The incredibly disturbing Kill List (2011) also highlights women as influential members within cults, with the events of the film seemingly plotted by Fiona, and Shel. The women are in control, even when the masculine protagonists believe they are.

My final example is Robert Eggers’ directorial debut, The Witch (2015), which explored witchcraft in the early 1600’s New England.

Throughout the film, ‘otherness’ and isolation is exuded.

The family are banished from their Puritanical settlement, the newly born Samuel is stolen from the family under Thomasin’s watch, and Thomasin is isolated from the family on the basis of suspicion and grief. The only solace the young girl finds exists through joining the Coven of witches, which had been the source of her miserable home life.

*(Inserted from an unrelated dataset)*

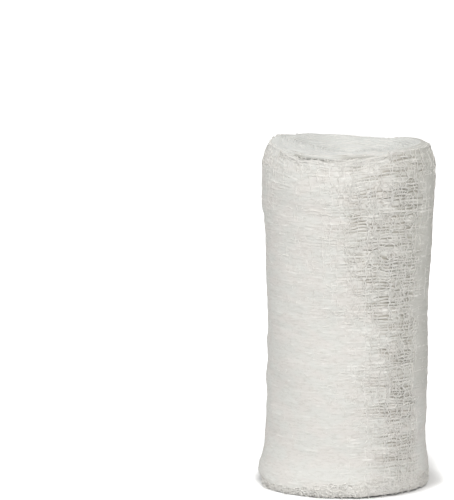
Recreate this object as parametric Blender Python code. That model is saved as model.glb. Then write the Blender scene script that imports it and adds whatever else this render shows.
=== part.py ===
"""A crinkle-weave gauze bandage, wound into a soft roll and standing on one end.

Metres, +Z up. The origin is the middle of the footprint, on the surface that the roll stands on.
The bandage is one long strip, so the roll is one solid: a waisted side with a step where the
strip ends, soft shoulders, a flat end to stand on, and a top with the trough between its turns.
"""

import math
from collections import namedtuple

import bmesh
import bpy

MM = 0.001

# Driving sizes
STRIP_WIDTH = 114.3 * MM  # 4.5 inches, which is the height of the wound roll
TAIL_STEP = 1.2 * MM  # the strip's thickness, as the step where it ends on the side
TAIL_ANGLE = math.radians(100)  # where the strip ends, from +X: round the back
SHOULDER = 1.6 * MM  # rounding between the side and the top
FOOT_CORNER = 1.8 * MM  # rounding between the side and the face that it stands on

# The side's outline: how far it reaches to the left (-X) and to the right (+X) at each height
Section = namedtuple("Section", "height left right")
SECTIONS = (
    Section(height=0.0 * MM, left=29.2 * MM, right=27.4 * MM),
    Section(height=4.0 * MM, left=29.4 * MM, right=27.8 * MM),
    Section(height=9.0 * MM, left=27.9 * MM, right=27.8 * MM),
    Section(height=14.0 * MM, left=27.1 * MM, right=27.3 * MM),
    Section(height=25.0 * MM, left=26.5 * MM, right=27.4 * MM),
    Section(height=40.0 * MM, left=26.2 * MM, right=27.8 * MM),
    Section(height=54.0 * MM, left=26.2 * MM, right=27.4 * MM),
    Section(height=68.0 * MM, left=26.8 * MM, right=27.8 * MM),
    Section(height=84.0 * MM, left=27.5 * MM, right=28.4 * MM),
    Section(height=97.0 * MM, left=28.5 * MM, right=29.2 * MM),
    Section(height=105.0 * MM, left=29.0 * MM, right=29.8 * MM),
    Section(height=111.0 * MM, left=28.5 * MM, right=29.6 * MM),
    Section(height=114.3 * MM, left=28.0 * MM, right=29.3 * MM),
)

# Soft lobes pressed into the side: how many round it, how far they twist up it, and their height
Lobe = namedtuple("Lobe", "count twist phase height")
LOBES = (
    Lobe(count=2, twist=0.6, phase=1.1, height=0.35 * MM),
    Lobe(count=3, twist=-1.7, phase=0.4, height=0.25 * MM),
    Lobe(count=5, twist=3.1, phase=2.3, height=0.12 * MM),
)

# The top: its far left stands higher, it is a little crowned, and its middle is drawn in
RIM_RISE = 2.6 * MM
RIM_RISE_ANGLE = math.radians(165)
CROWN = 1.4 * MM
EYE_DEPTH = 2.0 * MM
EYE_RADIUS = 4.0 * MM
MAIN_TURNS = 5  # of the turns that show at the top, those that the solid carries as a spiral trough
TROUGH_DEPTH = 0.9 * MM

# Mesh steps
COLUMNS = 64
SIDE_ROWS = 27
CORNER_ROWS = 3
TOP_RINGS = 18
FOOT_RINGS = 2

COTTON_COLOUR = (0.79, 0.78, 0.74, 1.0)
COTTON_ROUGHNESS = 0.95


def clear_scene():
    for obj in list(bpy.data.objects):
        bpy.data.objects.remove(obj)


def section_at(height):
    """How the side's middle leans to +X, and its radius, on a smooth curve through SECTIONS."""
    height = min(max(height, 0.0), STRIP_WIDTH)
    last = len(SECTIONS) - 1
    at = max(k for k in range(last) if SECTIONS[k].height <= height)
    low, high = SECTIONS[at], SECTIONS[at + 1]
    before, after = SECTIONS[max(at - 1, 0)], SECTIONS[min(at + 2, last)]
    span = high.height - low.height
    t = (height - low.height) / span
    reach = {}
    for name in ("left", "right"):
        start, end = getattr(low, name), getattr(high, name)
        slope_in = (end - getattr(before, name)) / (high.height - before.height) * span
        slope_out = (getattr(after, name) - start) / (after.height - low.height) * span
        reach[name] = (
            (2 * t**3 - 3 * t**2 + 1) * start
            + (t**3 - 2 * t**2 + t) * slope_in
            + (3 * t**2 - 2 * t**3) * end
            + (t**3 - t**2) * slope_out
        )
    return (reach["right"] - reach["left"]) / 2, (reach["right"] + reach["left"]) / 2


def rim_height(angle):
    """How high the rim of the top stands at an angle round the roll."""
    facing = max(0.0, math.cos(angle - RIM_RISE_ANGLE))
    return STRIP_WIDTH + RIM_RISE * facing**2


def side_point(turned, height, inset=0.0):
    """A point of the side, turned round from the strip's end, or inset from the side."""
    lean, radius = section_at(height)
    angle = TAIL_ANGLE + turned
    twist = math.pi * height / STRIP_WIDTH
    radius += sum(
        lobe.height * math.sin(lobe.count * angle + lobe.twist * twist + lobe.phase)
        for lobe in LOBES
    )
    radius -= TAIL_STEP * (turned / (2 * math.pi) - 0.5) + inset
    return lean + radius * math.cos(angle), radius * math.sin(angle), height


def turned_at(column):
    return 2 * math.pi * column / COLUMNS


def stepped_ring(height_of, inset):
    """A ring on the side, open at the strip's end: its first and last points are a step apart."""
    points = []
    for column in range(COLUMNS + 1):
        turned = turned_at(column)
        points.append(side_point(turned, height_of(TAIL_ANGLE + turned), inset))
    return points


def corner_arc(radius):
    """(inset, rise) pairs along a quarter round, from the flat face to the side, ends left out."""
    steps = [math.pi / 2 * k / (CORNER_ROWS + 1) for k in range(1, CORNER_ROWS + 1)]
    return [(radius * (1 - math.sin(a)), radius * (1 - math.cos(a))) for a in steps]


def side_rings():
    """The rings from the edge of the foot, up the side and over the shoulder."""
    rings = [stepped_ring(lambda angle: 0.0, FOOT_CORNER)]
    for inset, rise in corner_arc(FOOT_CORNER):
        rings.append(stepped_ring(lambda angle, up=rise: up, inset))
    for row in range(SIDE_ROWS + 1):
        share = row / SIDE_ROWS

        def height(angle, share=share):
            top = rim_height(angle) - SHOULDER
            return FOOT_CORNER + share * (top - FOOT_CORNER)

        rings.append(stepped_ring(height, 0.0))
    for inset, rise in reversed(corner_arc(SHOULDER)):
        rings.append(stepped_ring(lambda angle, down=rise: rim_height(angle) - down, inset))
    return rings


def top_height(share, angle):
    """The top's height at a share of the way out from its middle."""
    radius = share * (section_at(STRIP_WIDTH)[1] - SHOULDER)
    rim = STRIP_WIDTH + (rim_height(angle) - STRIP_WIDTH) * share**2
    crown = CROWN * math.sin(math.pi * share**3)
    eye = EYE_DEPTH * math.exp(-((radius / EYE_RADIUS) ** 2))
    turns_out = MAIN_TURNS * share + (angle - TAIL_ANGLE) / (2 * math.pi)
    fade = min(1.0, 4 * share, 8 * (1 - share))
    trough = TROUGH_DEPTH * fade * (0.5 - 0.5 * math.cos(2 * math.pi * turns_out))
    return rim + crown - eye - trough


def closed_ring(share, height_at, inset, edge_height):
    """A ring of an end face, a share of the way out to its edge, with no step in it."""
    points = []
    for column in range(COLUMNS):
        turned = turned_at(column)
        angle = TAIL_ANGLE + turned
        x, y, _ = side_point(turned, edge_height, inset)
        middle = section_at(edge_height)[0]
        points.append((middle + (x - middle) * share, y * share, height_at(share, angle)))
    return points


def add_ring(shape, points):
    return [shape.verts.new(point) for point in points]


def bridge_stepped(shape, low, high):
    """Joins two rings of the side, and closes the step between their ends."""
    for k in range(COLUMNS):
        shape.faces.new((low[k], low[k + 1], high[k + 1], high[k]))
    shape.faces.new((low[-1], low[0], high[0], high[-1]))


def bridge_to_closed(shape, stepped, closed):
    """Joins the side's last ring to a ring with no step, where the step runs out."""
    for k in range(COLUMNS):
        after = (k + 1) % COLUMNS
        shape.faces.new((stepped[k], stepped[k + 1], closed[after], closed[k]))
    shape.faces.new((stepped[-1], stepped[0], closed[0]))


def bridge_closed(shape, outer, inner):
    for k in range(COLUMNS):
        after = (k + 1) % COLUMNS
        shape.faces.new((outer[k], outer[after], inner[after], inner[k]))


def close_end(shape, edge, shares, height_at, inset, edge_height):
    """Fills an end of the roll with rings from its edge to its middle."""
    rings = [
        add_ring(shape, closed_ring(share, height_at, inset, edge_height)) for share in shares
    ]
    bridge_to_closed(shape, edge, rings[0])
    for outer, inner in zip(rings, rings[1:]):
        bridge_closed(shape, outer, inner)
    shape.faces.new(rings[-1])


def cotton_material():
    material = bpy.data.materials.new("cotton_gauze")
    material.use_nodes = True
    surface = material.node_tree.nodes["Principled BSDF"]
    surface.inputs["Base Color"].default_value = COTTON_COLOUR
    surface.inputs["Roughness"].default_value = COTTON_ROUGHNESS
    surface.inputs["Metallic"].default_value = 0.0
    return material


def centre_footprint(shape):
    """Moves the shape so that the origin is the middle of the box round its plan."""
    for axis in (0, 1):
        values = [vert.co[axis] for vert in shape.verts]
        middle = (min(values) + max(values)) / 2
        for vert in shape.verts:
            vert.co[axis] -= middle


def build_roll():
    shape = bmesh.new()
    rings = [add_ring(shape, points) for points in side_rings()]
    for low, high in zip(rings, rings[1:]):
        bridge_stepped(shape, low, high)
    top_shares = [1 - (k + 1) / (TOP_RINGS + 1) for k in range(TOP_RINGS)]
    close_end(shape, rings[-1], top_shares, top_height, SHOULDER, STRIP_WIDTH)
    foot_shares = [1 - (k + 1) / (FOOT_RINGS + 1) for k in range(FOOT_RINGS)]
    close_end(shape, rings[0], foot_shares, lambda share, angle: 0.0, FOOT_CORNER, 0.0)
    centre_footprint(shape)
    bmesh.ops.recalc_face_normals(shape, faces=shape.faces)
    mesh = bpy.data.meshes.new("gauze_roll")
    shape.to_mesh(mesh)
    shape.free()
    mesh.shade_smooth()
    mesh.set_sharp_from_angle(angle=math.radians(50))
    mesh.materials.append(cotton_material())
    roll = bpy.data.objects.new("gauze_roll", mesh)
    bpy.context.scene.collection.objects.link(roll)
    return roll


clear_scene()
build_roll()
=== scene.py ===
"""Looks of the gauze bandage roll: one strip of crinkle-weave cotton gauze, wound up.

The wound strip is one long sheet with a rounded section. Over its last turn lies its outer ply,
ribbed by the lengthwise yarns, and over that the crosswise yarns, the loose yarns and the frays.
Positions on the strip are (turned, along, lift): the angle wound in from the outer end, the
distance up its outer face from the middle of its foot edge, and the height over that face.
"""

import math
from collections import namedtuple

import bpy
import numpy as np
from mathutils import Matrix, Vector
from mathutils.bvhtree import BVHTree


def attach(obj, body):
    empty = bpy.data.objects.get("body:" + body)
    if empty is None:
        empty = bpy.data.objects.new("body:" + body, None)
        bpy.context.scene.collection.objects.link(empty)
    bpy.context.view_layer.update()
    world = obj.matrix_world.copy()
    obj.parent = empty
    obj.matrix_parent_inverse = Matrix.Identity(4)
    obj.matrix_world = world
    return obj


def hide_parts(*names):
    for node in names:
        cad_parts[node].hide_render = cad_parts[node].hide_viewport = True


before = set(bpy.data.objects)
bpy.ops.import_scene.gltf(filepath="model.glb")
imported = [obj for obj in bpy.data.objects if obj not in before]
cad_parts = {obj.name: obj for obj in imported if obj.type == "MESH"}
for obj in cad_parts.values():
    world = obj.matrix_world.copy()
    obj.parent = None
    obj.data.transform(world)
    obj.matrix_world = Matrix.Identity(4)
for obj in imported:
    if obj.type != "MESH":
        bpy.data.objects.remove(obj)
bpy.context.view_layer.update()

MM = 0.001
TURN = 2 * math.pi

# The strip as it is wound
STRIP_WIDTH = 114.3 * MM
TURN_PITCH = 1.2 * MM  # from one turn to the next, which is the step at the solid's back
STRIP_THICKNESS = 1.34 * MM  # its soft turns press into each other a little
EYE_RADIUS = 1.0 * MM  # of the innermost turn
TAIL_ANGLE = math.radians(100)  # where the strip ends, from +X
HALF = STRIP_THICKNESS / 2
QUARTER = math.pi / 2 * HALF  # a quarter of the way round one of its rounded edges
PLY_OVERLAP = 1.8 * QUARTER  # how far the outer ply reaches over the top edge
EDGE_ROUNDNESS = 0.5  # of the section at the edges: 1 is a half circle, and 0 is square
PLY_ROOM = 0.62 * MM  # how much deeper the last turn lies, to leave room for the outer ply

# Places round the roll, in degrees: 0 is the camera's side, 90 is +X, and 180 is behind
CREASE_AZIMUTH = -16  # the middle of the crease, where the inner turns bulge over the last one
HOOD_GAP_AZIMUTH = -20  # the middle of the stretch where the outer ply doesn't run on inwards
RAISED_RIGHT = 80  # the rim stands higher here
RAISED_FRONT = 6  # and here
ROLLED_RIGHT = 75  # the rim is rolled in here
LEANING_LEFT = -90  # the side leans in here near the top
TUCKED_LEFT = -100  # the foot is tucked under here
OPEN_FROM, OPEN_FULL = -16, 46  # the open band at the front right
OPEN_BORDER = (45, 64)  # where it ends, in the painted shade over the right side
RIGHT_SHADE_FROM, RIGHT_SHADE_TO = (18, 52), (100, 150)  # where the painted shade over the right side begins, and where it ends
BACK_BAND, BACK_BAND_REACH = -128, 44  # the open band at the back

# The lean of the left side
LEAN_START = 110 * MM
LEAN_RISE = 9 * MM
LEAN_SHARE = 0.16

# The camera, from the photograph
CAMERA_DISTANCE = 1.6
CAMERA_ELEVATION = math.radians(10.2)
CAMERA_LENS = 340
CAMERA_SENSOR = 36
AIM = Vector((-0.0407, 0.0, 0.0795))

# The light. Of a softbox, azimuth 0 is over the camera, and -90 is to its left
AMBIENT = 0.455
AMBIENT_COLOUR = (1.0, 0.99, 0.965)
RIGHT_SHARE = 0.45  # of AMBIENT, which is what comes from the far right
BACKGROUND_STRENGTH = 1.05
SOFTBOX_SIZE = 0.7
SOFTBOX_DISTANCE = 1.2
Softbox = namedtuple("Softbox", "name azimuth elevation energy colour")
SOFTBOXES = (
    Softbox(name="key", azimuth=11, elevation=40, energy=7.35, colour=(1.0, 0.998, 0.985)),
    Softbox(name="high_left", azimuth=-72, elevation=55, energy=2.9, colour=(0.96, 0.99, 1.0)),
)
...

Indeed, the witches exude undoubtable power, but also a significant sisterhood which embraces, rather than banishes. Her induction into the coven is also highly symbolic: as she sheds the clothes of the oppressive puritanical faith, she is embracing her newly empowered femininity unapologetically.

Pagan horror inserts women into the heart of the story as opposed to using them as accessories to the storyline, which is so exciting.

One can only hope that the success of new releases stimulates horror creators to explore womanhood in all its complexities and forms in a way that extends past motherhood and romantic possibility.

Women are wrathful, women are smart, women are strong, and are deserving of the limelight: not just when dancing in flower crowns.